Under the perspective of looking ahead to improve rainfall estimates, which still present limitations, we should mention that new sensors and corresponding updated algorithms are currently being developed with refined spatial and temporal resolution. This will certainly represent an advance regarding accuracies and uncertainties associated with the variety of scales at which different data sets are collected. The highlighted issue is quite relevant to our case study, since we are comparing information at the pixel-spatial and rain-gauge spatial resolutions, which for comparison purposes are assumed to be a point in space.
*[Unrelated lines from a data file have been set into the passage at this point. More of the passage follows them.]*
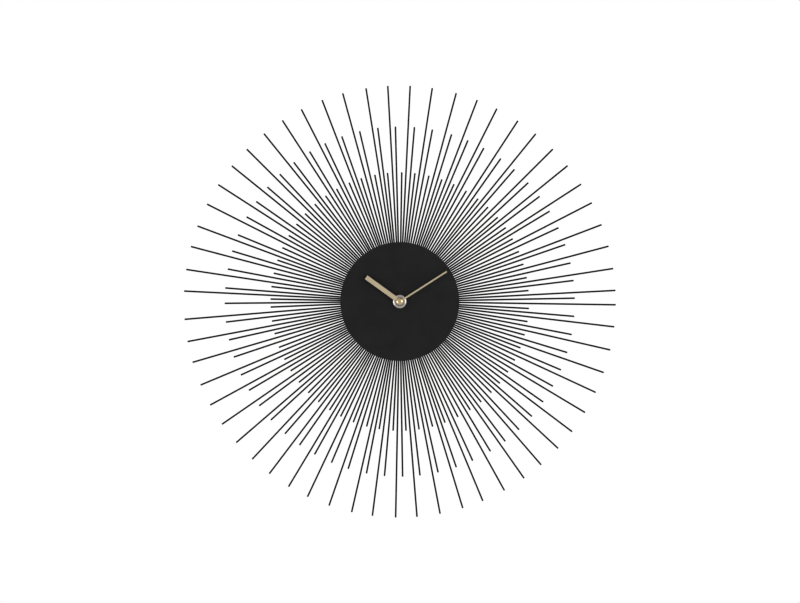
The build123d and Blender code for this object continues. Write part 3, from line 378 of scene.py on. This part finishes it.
def printed_sleeve():
    """The cell's shrink sleeve: a slate body, a pale band and a grey end towards the nub."""
    shader = Shader("printed_sleeve")
    ends = (low("battery", "x"), high("battery", "x"))
    place = shader.spread(shader.along("X"), 0, 1, source=ends)
    slate = (0.045, 0.075, 0.105)
    pale = (0.62, 0.63, 0.62)
    grey = (0.20, 0.22, 0.24)
    band_start = 0.68
    band_end = 0.71
    shader.colour(shader.ramp(
        place, (0.0, slate), (band_start, pale), (band_end, grey), interpolation="CONSTANT"
    ))
    shader.rough(shader.spread(shader.noise(250), 0.22, 0.36))
    shader.bump(shader.noise(160, detail=2.0), 0.04 * MM, 0.4)
    shader.set(Coat_Weight=0.4, Coat_Roughness=0.15)
    return shader.material


# ---------------------------------------------------------------- mesh helpers

def piece(name, mesh_data, body, material):
    """A finished piece: linked, riding on its body and material."""
    made = bpy.data.objects.new(name, mesh_data)
    bpy.context.scene.collection.objects.link(made)
    made.data.materials.append(material)
    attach(made, body)
    return made


def mesh_from(name, build, sharp=35):
    """A mesh that build(working) fills, outward, smooth but for edges over the sharp angle."""
    working = bmesh.new()
    build(working)
    bmesh.ops.remove_doubles(working, verts=working.verts, dist=SAME_PLACE)
    bmesh.ops.recalc_face_normals(working, faces=working.faces)
    data = bpy.data.meshes.new(name)
    working.to_mesh(data)
    working.free()
    data.polygons.foreach_set("use_smooth", [True] * len(data.polygons))
    data.set_sharp_from_angle(angle=radians(sharp))
    return data


def close_between(working, first, second):
    """Faces between two rings of points. A ring of one repeated point makes a fan."""
    count = len(first)
    for step in range(count):
        ahead = (step + 1) % count
        corners = [first[step], first[ahead], second[ahead], second[step]]
        unique = list(dict.fromkeys(corners))
        if len(unique) > 2:
            working.faces.new(unique)


def lathe(working, profile, centre, axis="y", segments=96):
    """Turns a closed (radius, place along the axis) outline about an axis through the centre."""
    rings = []
    for radius, along in profile:
        points = []
        for step in range(segments):
            turn = 2 * pi * step / segments
            if axis == "y":
                place = (centre.x + radius * cos(turn), along, centre.z + radius * sin(turn))
            else:
                place = (along, centre.y + radius * cos(turn), centre.z + radius * sin(turn))
            points.append(place)
        if radius == 0:
            rings.append([working.verts.new(points[0])] * segments)
        else:
            rings.append([working.verts.new(point) for point in points])
    for first, second in zip(rings, rings[1:] + rings[:1]):
        close_between(working, first, second)


def arc(radius, along, size, start, end, steps=12):
    """Points on an arc of a size about (radius, along), from start to end degrees."""
    return [
        (
            radius + size * cos(radians(start + (end - start) * step / steps)),
            along + size * sin(radians(start + (end - start) * step / steps)),
        )
        for step in range(steps + 1)
    ]


def slab(working, outline, near, far):
    """A flat raised shape from its (x, z) outline, between two y places."""
    near_ring = [working.verts.new((x, near, z)) for x, z in outline]
    far_ring = [working.verts.new((x, far, z)) for x, z in outline]
    working.faces.new(near_ring)
    working.faces.new(far_ring)
    close_between(working, near_ring, far_ring)


# ---------------------------------------------------------------- hub

def domed_cap(material):
    """The polished dome over the hands: a short skirt, an eased shoulder and a spherical top."""
    radius = round_radius("hand_cap")
    back = high("hand_cap", "y")
    front = low("hand_cap", "y")
    ease = 0.15 * MM
    skirt_height = 0.9 * MM
    skirt = back - skirt_height
    rise = skirt - front
    ball = (radius**2 + rise**2) / (2 * rise)
    edge = asin(radius / ball)
    steps = 28
    dome = []
    for step in range(steps + 1):
        slope = edge * (1 - step / steps)
        dome.append((ball * sin(slope), front + ball * (1 - cos(slope))))
    profile = [(0, back), (radius - ease, back), (radius, back - ease)] + dome
    data = mesh_from("domed_cap", lambda working: lathe(working, profile, AXIS, segments=128))
    made = piece("domed_cap", data, "minute_hand", material)
    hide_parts("hand_cap")


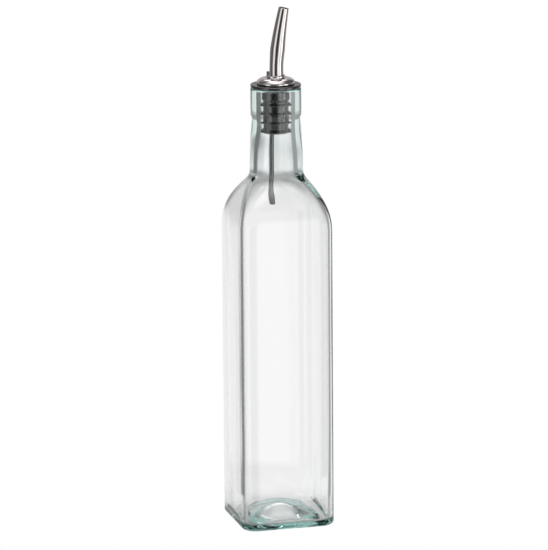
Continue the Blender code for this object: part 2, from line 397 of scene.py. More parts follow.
def skin_rings(name: str, rings: Sequence[np.ndarray], poles: tuple[Point, Point]) -> Mesh:
    """Skin a run of matched rings into a closed mesh.

    Args:
        name: The mesh's name.
        rings: Arrays of points, all of one length, the first and last round the poles.
        poles: The point inside the first ring and the one inside the last.

    Returns:
        The mesh, with its faces pointing out.
    """
    count = len(rings[0])
    points = np.concatenate([*rings, np.array(poles)])
    first_pole, last_pole = len(points) - 2, len(points) - 1
    faces: list[tuple[int, ...]] = []
    for row in range(len(rings) - 1):
        low = row * count
        high = low + count
        for n in range(count):
            m = (n + 1) % count
            faces.append((low + n, low + m, high + m, high + n))
    last = (len(rings) - 1) * count
    for n in range(count):
        m = (n + 1) % count
        faces.append((first_pole, m, n))
        faces.append((last_pole, last + n, last + m))
    mesh = bpy.data.meshes.new(name)
    mesh.from_pydata(points.tolist(), [], faces)
    mend(mesh)
    return mesh


def shade(mesh: Mesh, sharp_degrees: float) -> None:
    """Shade a mesh smooth, apart from edges sharper than an angle."""
    mesh.shade_smooth()
    mesh.set_sharp_from_angle(angle=math.radians(sharp_degrees))


def bevel(obj: Object, width: float, segments: int, degrees: float) -> None:
    """Round an object's edges that are sharper than an angle.

    Args:
        obj: The object.
        width: How wide the rounding is.
        segments: How many steps it takes.
        degrees: The angle.
    """
    made = obj.modifiers.new("bevel", "BEVEL")
    made.width = width
    made.segments = segments
    made.limit_method = "ANGLE"
    made.angle_limit = math.radians(degrees)


def grow(obj: Object, tree: bpy.types.NodeTree, values: dict[str, object]) -> None:
    """Give an object a Geometry Nodes tree, its inputs set by their identifiers.

    Args:
        obj: The object.
        tree: The tree.
        values: Values by the sockets' names.
    """
    modifier = obj.modifiers.new(tree.name, "NODES")
    modifier.node_group = tree
    for item in tree.interface.items_tree:
        if item.item_type == "SOCKET" and item.in_out == "INPUT" and item.name in values:
            modifier[item.identifier] = values[item.name]


def settled(obj: Object, name: str) -> Object:
    """Turn an object with its modifiers into a plain mesh object at the origin.

    Args:
        obj: The object, which is removed.
        name: The new object's name.

    Returns:
        The plain mesh object, which keeps the materials.
    """
    bpy.context.view_layer.update()
    graph = bpy.context.evaluated_depsgraph_get()
    mesh = bpy.data.meshes.new_from_object(obj.evaluated_get(graph))
    mesh.transform(obj.matrix_world)
    obj.modifiers.clear()
    bpy.data.objects.remove(obj)
    mesh.name = name
    return add_object(name, mesh)


def file_piece(piece: Object, slot: Slot, *nodes: str) -> None:
    """Say what a finished piece moves with and what it replaces.

    Args:
        piece: The finished object.
        slot: The record's material slot; not used.
        *nodes: The solids that it stands for.
    """
    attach(piece, BODY)
    if nodes:
        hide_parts(*nodes)
    low = [min(v.co[k] for v in piece.data.vertices) / MM for k in range(3)]
    high = [max(v.co[k] for v in piece.data.vertices) / MM for k in range(3)]
    sides = " x ".join(f"{b - a:.1f}" for a, b in zip(low, high))
    LOG.info("%s: %d faces, %s mm", piece.name, len(piece.data.polygons), sides)


def arc_profile(start: float, end: float, steps: int) -> list[float]:
    """Values from start to end, both included, in this many steps."""
    return [start + (end - start) * n / steps for n in range(steps + 1)]


def eased(share: float) -> float:
    """A share from 0 to 1 that starts and ends gently."""
    return share * share * (3 - 2 * share)


@dataclass(frozen=True)
class Level:
    """One section of the glass: a rounded square, or a circle where corner equals half."""

    half: float
    corner: float
    z: float
    inner: bool = False
    shift: Pair = (0.0, 0.0)


class Piece(ABC):
    """A piece of the model, which stands for one of the solids."""

    title: ClassVar[str]
    slot: ClassVar[Slot]
    node: ClassVar[str]

    @abstractmethod
    def build(self, finish: Material) -> Object:
        """Make the piece.

        Args:
            finish: Its material.

        Returns:
            The piece.
        """

    def install(self, finish: Material) -> None:
        """Make the piece and file it in place of its solid."""
        file_piece(self.build(finish), self.slot, self.node)


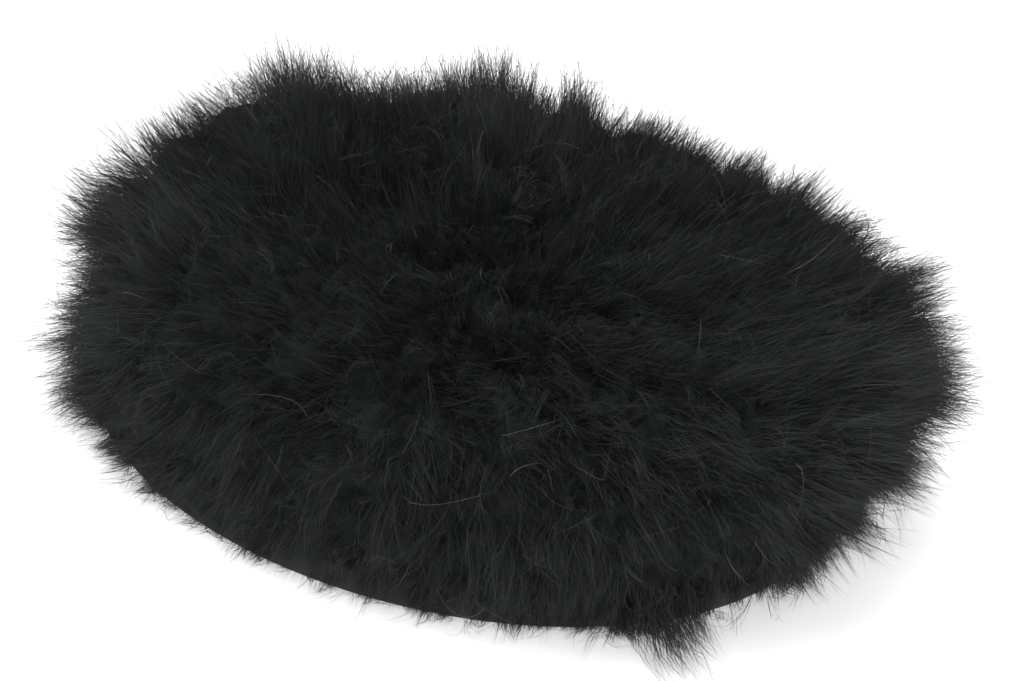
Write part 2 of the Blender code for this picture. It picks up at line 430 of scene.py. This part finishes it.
def tuftPlaces(low, high, rng):
    # turn and run of each tuft of a row, in staggered rings
    turns, runs = [], []
    level = (high - low) / down["levels"]
    for ring in range(down["levels"]):
        between = down["firstRing"] if low < rows["foot"] else 0.5
        run = low + level * (ring + between)
        spread = float(np.interp(run, profileRun, profileSpread))
        girth = math.pi * spread * (cap["crownLength"] + cap["crownWidth"]) / 2
        count = max(4, round(girth / down["spacing"]))
        turn = (np.arange(count) + ring / 2) * 2 * math.pi / count
        turns.append(turn + rng.uniform(-1, 1, count) * down["jitter"] * 2 * math.pi / count)
        runs.append(run + rng.uniform(-1, 1, count) * down["jitter"] * level)
    return np.concatenate(turns), np.concatenate(runs)


def strokedDown(turn, run):
    # more droop towards the -Y side, none at the crown
    side = (0.5 - 0.5 * np.sin(turn)) ** down["combedEdge"]
    return down["combed"] * side * np.clip((1 - run / capRun) / down["combedFrom"], 0, 1)


def clumpLean(points, axis):
    # tufts lean together wherever a chance field peaks
    strength, size = down["clump"]
    step = size / 8  # small against a lock, to read the field's slope
    ahead = drift(points + axis * step, size, np.random.default_rng(down["seed"]))
    behind = drift(points - axis * step, size, np.random.default_rng(down["seed"]))
    return strength * (ahead - behind)


def keepInside(lines, roots, trails, rng):
    # strands that would leave the room round the solid model are shorter, each by its own chance,
    # and so are those that would pass below the rim, but for a share that trails on
    low, high = np.array(cadBox[0]), np.array(cadBox[1])
    proud, perSide = down["room"]
    room = (proud + perSide * (high - low)) * down["stayInside"]
    slight = 1e-4  # metres, keeps the divisions from zero
    way = lines - roots[:, None]
    least = np.minimum(low - room - roots, -slight)
    most = np.maximum(high + room - roots, slight)
    over = np.maximum(way.min(axis=1) / least, way.max(axis=1) / most).max(axis=1)
    passing = way[..., 2].min(axis=1) / np.minimum(down["lowest"] - roots[:, 2], -slight)
    over = np.where(rng.random(len(lines)) < trails, over, np.maximum(over, passing))
    share = np.where(over > 1, rng.uniform(down["cutBack"], 1, len(lines)) / np.maximum(over, 1), 1)
    lines = roots[:, None] + way * share[:, None, None]
    lines[..., 2] = np.maximum(lines[..., 2], down["lowest"])
    return lines


# painted light: how much paler the down is painted near the rim, at the ends and on the far and near sides
def paintedLightTone(points):
    rim = pale["rim"] * np.exp(-points[:, 2] / pale["rimHeight"])
    across, away = points[:, 0] / (cap["rimLength"] / 2), points[:, 1] / (cap["rimWidth"] / 2)
    far = pale["farFront"] * np.clip(away - pale["farFrom"], 0, 1)
    far = far * np.clip(pale["frontTo"] - across, 0, 1)
    back = pale["nearBack"] * np.clip(across, 0, 1) * np.clip(pale["nearTo"] - away, 0, 1)
    return rim + far + back + pale["ends"] * np.clip(np.abs(across) - pale["endsFrom"], 0, pale["endsMost"])


def growBarbs(low, high, rng, fieldRng):
    # centre lines of all a row's barbs, with a tone for each, painted light included
    turn, run = tuftPlaces(low, high, rng)
    thick = rng.random(len(turn)) < gainAt(capPoint(turn, run), plumes["bare"])
    turn, run = turn[thick], run[thick]
    tufts, wisps, barbs = len(turn), down["wisps"], down["barbs"]
    root = capPoint(turn, run)
    out, fall = capAxes(turn, run)
    side = np.cross(out, fall)
    leanDown, leanAside, flowSize = down["flow"]
    fallsMore, goesAside = (lean * drift(root, flowSize, fieldRng) for lean in (leanDown, leanAside))
    swell = down["swell"][0] * drift(root, down["swell"][1], fieldRng)
    lowDown = np.clip(1 - run / capRun / down["hugFades"], 0, 1)
    atFront = np.clip(-np.cos(turn), 0, 1) ** 2
    droop = plumeDroop(run) * (1 - (1 - down["droopLeftAtFront"]) * atFront) + strokedDown(turn, run)
    more = gainAt(root, plumes["fringe"])
    droop = droop / np.maximum(1, more) ** down["fringeLifts"]
    droop = droop + down["hug"] * lowDown * (1 - down["hugLessAtFront"] * atFront)
    fallsMore = fallsMore + clumpLean(root, fall)
    goesAside = goesAside + clumpLean(root, side)
    way = out + fall * (droop + fallsMore)[:, None] + side * goesAside[:, None]
    way[:, 0] += down["fan"][0] * (root[:, 0] - down["fan"][1]) / (cap["rimLength"] / 2)
    way = unit(unit(way) + loose((tufts,), rng) * down["tuftTilt"])
    length = plumeLength(root) * (1 + swell) * either(down["tuftVaries"], tufts, rng)
    length = length * (1 - down["hugShorter"] * lowDown)
    root = root + out * (down["ribbonLift"] * lowDown)[:, None]

    def level(shape, reach):
        # scattered over the felt, not along the way out of it
        flat = out.reshape(tufts, *[1] * (len(shape) - 1), 3)
        spread = loose(shape, rng) * reach
        return spread - flat * (spread * flat).sum(axis=-1, keepdims=True)

    wispShape, shape = (tufts, wisps), (tufts, wisps, barbs)
    wispRoot = root[:, None] + level(wispShape, down["tuftSpread"])
    wispWay = unit(way[:, None] + loose(wispShape, rng) * down["wispTilt"])
    wispBend = loose(wispShape, rng) * down["wispBend"] - np.array([0, 0, down["sag"]])
    wispLength = length[:, None] * either(down["wispVaries"], wispShape, rng)
    wispLength = wispLength * gainAt(wispRoot, plumes["fringe"])

    barbRoot = wispRoot[:, :, None] + level(shape, down["wispSpread"])
    barbWay = unit(wispWay[:, :, None] + loose(shape, rng) * down["barbTilt"])
    barbBend = wispBend[:, :, None] + loose(shape, rng) * down["barbBend"]
    loner = (rng.random(shape) < down["loner"])[..., None]
    share = rng.uniform(0, 1, (*shape, 1)) ** down["longAreFew"]
    share = down["shortest"] + (down["longest"] - down["shortest"]) * share
    gather = np.where(loner, down["gatherLoner"], down["gather"])
    gather = gather * either(down["gatherVaries"], (*shape, 1), rng)
    starts = down["starts"] + (down["startsAtRim"] - down["starts"]) * lowDown
    begins = starts[:, None, None, None] * either(down["startsVary"], (*shape, 1), rng)

    lines = []
    for station in stations:
        along = begins + (1 - begins) * station
        reach = wispLength[..., None, None] * share * along
        own = barbRoot + unit(barbWay + barbBend * along) * reach
        axis = wispRoot[:, :, None] + unit(wispWay[:, :, None] + wispBend[:, :, None] * along) * reach
        line = own + (axis - own) * np.clip(gather * along * along, 0, down["gatherMost"])
        middle = root[:, None, None] + way[:, None, None] * reach
        lines.append(line + (middle - line) * np.where(loner, 0, down["tuftGather"] * along ** 3))
    lines = np.stack(lines, axis=-2).reshape(-1, len(stations), 3)
    trails = np.repeat(down["trails"] + down["trailsMore"] * (more - 1), wisps * barbs)
    lines = keepInside(lines, barbRoot.reshape(-1, 3), trails, rng)
    wispTone = down["wispTone"] * rng.uniform(0, 1, (tufts, wisps, 1)) ** 2
    # each barb's tone is chance per wisp and per barb, plus painted light
    tone = (wispTone + rng.uniform(*down["barbTone"], shape)).reshape(-1) + paintedLightTone(lines[:, 0])
    return lines, np.clip(tone, 0, 1)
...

Improved statistical and stochastic techniques such as wavelet analysis, as explored here, jointly with fractal and geostatistical approaches to integrate spatial and point information constitute viable alternatives to achieve better results in rainfall estimation based on remotely-sensed information. Statistical methods that combine spatial and local information could be better explored in future works
As a final word, we should say that satellite-derived rainfall datasets such as the ones examined in this study play nowadays an essential role in the provision of distributed quantitative data over regions with scarce or unavailable data. In this sense, society can rely on these relatively new datasets to take administrative and management decisions at city, state, and national levels integrated at the basin level, involving a diversity of areas such as hydrology, meteorology, agrometeorology, engineering construction, water supply, and sanitary treatment, among other required urban and rural planning actions.